Written task. Starting with the line that contains "facing_out = round_from_front(ledge_angle)" and stopping after the line that contains "NOISE_RANGE = (0.3, 0.7)", output every line exactly as it stands.

Supplied material.
** START **

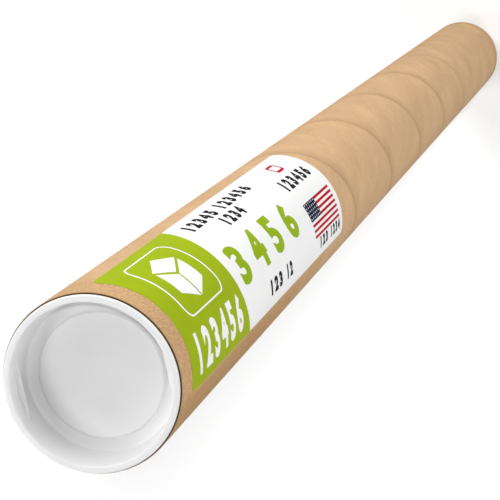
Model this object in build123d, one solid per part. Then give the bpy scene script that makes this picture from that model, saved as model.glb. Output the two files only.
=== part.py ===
from build123d import *
import math
import os

# Mailing tube standing on its plain end: millimetres, +Z up, the tube's axis on the Z axis.
# The origin is the middle of the bottom cap's face. The label is on the front, which faces -Y, near the top.
# Angles round the tube are counted from the front towards -X, as seen going clockwise from above.

# Wound board tube
tube_length = 914.4
tube_bore = 50.8
tube_wall = 1.65
cut_edge_bevel = 0.2

# Right-hand helical seam where the edges of the outer ply meet
seam_pitch = 101.5
seam_width = 0.6
seam_depth = 0.22
seam_from_top = 69.5

# Moulded plug caps, one in each end
plug_clearance = 0.1
seat_gap = 0.3
flange_setback = 0.5
flange_thickness = 1.1
flange_bevel = 0.35
skirt_wall = 0.96
skirt_draft = 5.6
mouth_bevel = 0.75
recess_depth = 10.2
floor_thickness = 1.2
floor_bevel = 0.4
plateau_radius = 19.05
plateau_rise = 1.2
plateau_bevel = 0.25
nose_bevel = 0.4
ledge_depth = 2.6
ledge_thickness = 1.0
ledge_reach = 2.0
ledge_bevel = 0.25
ledge_angle = 31.0

# Printed paper label stuck round part of the tube
label_length = 241.0
label_width = 50.0
label_thickness = 0.1
label_glue = 0.05
label_corner = 3.0
label_from_top = 11.0
label_angle = -1.0

# Sizes that follow from the ones above
bore_radius = tube_bore / 2
tube_radius = bore_radius + tube_wall
flange_radius = tube_radius - flange_setback
flange_under = -seat_gap
flange_face = flange_under - flange_thickness
skirt_radius = bore_radius - plug_clearance
plateau_level = recess_depth - plateau_rise
nose_level = recess_depth + floor_thickness
draft_slope = math.tan(math.radians(skirt_draft))
tube_foot = -flange_face
tube_top = tube_foot + tube_length
front = -90


def round_from_front(angle):
    """Rotation about the tube's axis that brings +X to an angle counted from the front towards -X."""
    return Rot(0, 0, front - angle)


def skirt_outside(level):
    """Radius of the outside of a plug's tapered skirt, at a level inside the tube's end."""
    return skirt_radius - (level - flange_under) * draft_slope


def skirt_inside(level):
    """Radius of the inside of a plug's tapered skirt, at a level inside the tube's end."""
    return skirt_outside(level) - skirt_wall


def corner(sketch, radius, level):
    """The corner of a cap's section that lies nearest to a radius and a level."""
    return min(sketch.vertices(), key=lambda v: math.hypot(v.X - radius, v.Z - level))


def wound_tube():
    """The board tube: a plain wall with eased cut ends and the outer ply's helical seam, cut turn by turn."""
    middle = Pos(0, 0, tube_length / 2)
    tube = middle * Cylinder(tube_radius, tube_length)
    tube -= middle * Cylinder(bore_radius, tube_length)
    rims = tube.edges().filter_by(GeomType.CIRCLE)
    tube = chamfer(rims, min(cut_edge_bevel, tube_wall / 3))
    turn = seam_turn()
    for number in range(math.ceil(tube_length / seam_pitch) + 1):
        tube -= Pos(0, 0, number * seam_pitch) * turn
    turns_to_front = (tube_length - seam_from_top) / seam_pitch + 0.25
    return Pos(0, 0, tube_foot) * Rot(0, 0, front - 360 * turns_to_front) * tube


def seam_turn():
    """One turn of the seam's groove, a small wedge section carried along a helix that starts a quarter pitch low."""
    low = -seam_pitch / 4
    foot = tube_radius - seam_depth
    mouth = tube_radius + seam_depth
    wedge = Polyline(
        (foot, 0, low - seam_width / 4),
        (mouth, 0, low - seam_width * 3 / 4),
        (mouth, 0, low + seam_width * 3 / 4),
        (foot, 0, low + seam_width / 4),
        close=True,
    )
    path = Helix(seam_pitch, seam_pitch, tube_radius, center=(0, 0, low))
    return sweep(make_face(wedge), path=path, is_frenet=True)


def cap_section():
    """Half section of a plug cap: flange, tapered skirt and a floor with a raised middle."""
    plateau_inside = plateau_radius - floor_thickness
    outline = Polyline(
        (0, 0, plateau_level),
        (plateau_radius, 0, plateau_level),
        (plateau_radius, 0, recess_depth),
        (skirt_inside(recess_depth), 0, recess_depth),
        (skirt_inside(flange_face), 0, flange_face),
        (flange_radius, 0, flange_face),
        (flange_radius, 0, flange_under),
        (skirt_radius, 0, flange_under),
        (skirt_outside(nose_level), 0, nose_level),
        (plateau_inside, 0, nose_level),
        (plateau_inside, 0, plateau_level + floor_thickness),
        (0, 0, plateau_level + floor_thickness),
        close=True,
    )
    section = make_face(outline)
    eased = [
        (plateau_radius, plateau_level, plateau_bevel),
        (skirt_inside(recess_depth), recess_depth, floor_bevel),
        (skirt_inside(flange_face), flange_face, mouth_bevel),
        (flange_radius, flange_face, flange_bevel),
        (skirt_outside(nose_level), nose_level, nose_bevel),
    ]
    for radius, level, size in eased:
        section = chamfer(corner(section, radius, level), size)
    return section


def pull_ledge():
    """A thin half-moon ledge across the mouth of the recess, for a fingernail to pull on."""
    chord = skirt_inside(ledge_depth) - ledge_reach
    root = skirt_inside(ledge_depth) + skirt_wall / 2
    moon = Circle(root) & Pos(chord + root, 0) * Rectangle(2 * root, 2 * root)
    ledge = Pos(0, 0, ledge_depth) * extrude(moon, ledge_thickness)
    lip = ledge.edges().filter_by(Axis.Y)
    return chamfer(lip, ledge_bevel)


def plug_cap():
    """One moulded cap in its own frame: level 0 is the tube's cut end, and levels grow into the tube."""
    cap = revolve(cap_section(), Axis.Z)
    for side in (0, 180):
        cap += Rot(0, 0, side) * pull_ledge()
    return cap


def paper_label():
    """The label: a thin sheet with rounded corners, curved round the tube on its film of glue."""
    inside = tube_radius + label_glue
    sheet = Cylinder(inside + label_thickness, label_length)
    sheet -= Cylinder(inside, label_length)
    width_across = 2 * inside * math.sin(label_width / 2 / inside)
    outline = RectangleRounded(width_across, label_length, label_corner)
    punch = extrude(Plane.YZ * outline, 2 * inside)
    place = Pos(0, 0, tube_top - label_from_top - label_length / 2)
    return place * round_from_front(label_angle) * (sheet & punch)


facing_out = round_from_front(ledge_angle)
bottom_cap = Pos(0, 0, tube_foot) * facing_out * plug_cap()
top_cap = Pos(0, 0, tube_top) * facing_out * Rot(180, 0, 0) * plug_cap()

pieces = {
    "tube": wound_tube(),
    "top_cap": top_cap,
    "bottom_cap": bottom_cap,
    "label": paper_label(),
}

os.makedirs("parts", exist_ok=True)
for name, piece in pieces.items():
    export_step(piece, f"parts/{name}.step")
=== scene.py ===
"""A standing mailing tube: spiral-wound kraft board, two moulded plug caps and a printed paper label."""
import logging
import math
from abc import ABC, abstractmethod
from collections.abc import Iterable, Mapping
from dataclasses import dataclass, field
from enum import Enum
from functools import reduce

import bmesh
import bpy
from mathutils import Matrix, Vector


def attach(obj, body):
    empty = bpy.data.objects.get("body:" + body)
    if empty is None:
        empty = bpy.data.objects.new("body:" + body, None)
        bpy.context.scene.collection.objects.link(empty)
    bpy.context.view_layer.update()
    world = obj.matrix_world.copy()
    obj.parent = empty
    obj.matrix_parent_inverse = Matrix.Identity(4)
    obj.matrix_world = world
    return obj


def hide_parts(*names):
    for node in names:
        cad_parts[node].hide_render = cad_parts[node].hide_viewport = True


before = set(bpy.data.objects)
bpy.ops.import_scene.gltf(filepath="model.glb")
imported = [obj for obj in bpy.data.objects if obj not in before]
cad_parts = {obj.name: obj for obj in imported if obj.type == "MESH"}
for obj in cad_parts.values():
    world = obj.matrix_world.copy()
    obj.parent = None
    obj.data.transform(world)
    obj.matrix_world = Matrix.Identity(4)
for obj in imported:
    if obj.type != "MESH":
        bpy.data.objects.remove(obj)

LOG = logging.getLogger("mailing_tube")
MM = 0.001
TURN = 2 * math.pi
SHARP_ANGLE = math.radians(50)
TUBE_TOP, TUBE_FOOT, TUBE_RADIUS = 915.8, 1.4, 27.05
NOISE_RANGE = (0.3, 0.7)

Colour = tuple[float, float, float]
Direction = tuple[float, float, float]
Point = tuple[float, float]
Ramp = tuple[float, float, float, float]
Feed = object
Socket = bpy.types.NodeSocket
Material = bpy.types.Material
Form = bmesh.types.BMesh
Rim = list[bmesh.types.BMEdge]
Ring = list[bmesh.types.BMVert]

WHITE: Colour = (1.0, 1.0, 1.0)


class Body(Enum):
    """The bodies that pieces ride on."""

    TUBE = "tube"
    TOP_CAP = "top_cap"
    BOTTOM_CAP = "bottom_cap"


class Slot(Enum):
    """The record's material slots."""

    BOARD = "kraft_board"
    PAPER = "printed_paper"
    PLASTIC = "white_plastic"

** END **

Task result.
facing_out = round_from_front(ledge_angle)
bottom_cap = Pos(0, 0, tube_foot) * facing_out * plug_cap()
top_cap = Pos(0, 0, tube_top) * facing_out * Rot(180, 0, 0) * plug_cap()

pieces = {
    "tube": wound_tube(),
    "top_cap": top_cap,
    "bottom_cap": bottom_cap,
    "label": paper_label(),
}

os.makedirs("parts", exist_ok=True)
for name, piece in pieces.items():
    export_step(piece, f"parts/{name}.step")
=== scene.py ===
"""A standing mailing tube: spiral-wound kraft board, two moulded plug caps and a printed paper label."""
import logging
import math
from abc import ABC, abstractmethod
from collections.abc import Iterable, Mapping
from dataclasses import dataclass, field
from enum import Enum
from functools import reduce

import bmesh
import bpy
from mathutils import Matrix, Vector


def attach(obj, body):
    empty = bpy.data.objects.get("body:" + body)
    if empty is None:
        empty = bpy.data.objects.new("body:" + body, None)
        bpy.context.scene.collection.objects.link(empty)
    bpy.context.view_layer.update()
    world = obj.matrix_world.copy()
    obj.parent = empty
    obj.matrix_parent_inverse = Matrix.Identity(4)
    obj.matrix_world = world
    return obj


def hide_parts(*names):
    for node in names:
        cad_parts[node].hide_render = cad_parts[node].hide_viewport = True


before = set(bpy.data.objects)
bpy.ops.import_scene.gltf(filepath="model.glb")
imported = [obj for obj in bpy.data.objects if obj not in before]
cad_parts = {obj.name: obj for obj in imported if obj.type == "MESH"}
for obj in cad_parts.values():
    world = obj.matrix_world.copy()
    obj.parent = None
    obj.data.transform(world)
    obj.matrix_world = Matrix.Identity(4)
for obj in imported:
    if obj.type != "MESH":
        bpy.data.objects.remove(obj)

LOG = logging.getLogger("mailing_tube")
MM = 0.001
TURN = 2 * math.pi
SHARP_ANGLE = math.radians(50)
TUBE_TOP, TUBE_FOOT, TUBE_RADIUS = 915.8, 1.4, 27.05
NOISE_RANGE = (0.3, 0.7)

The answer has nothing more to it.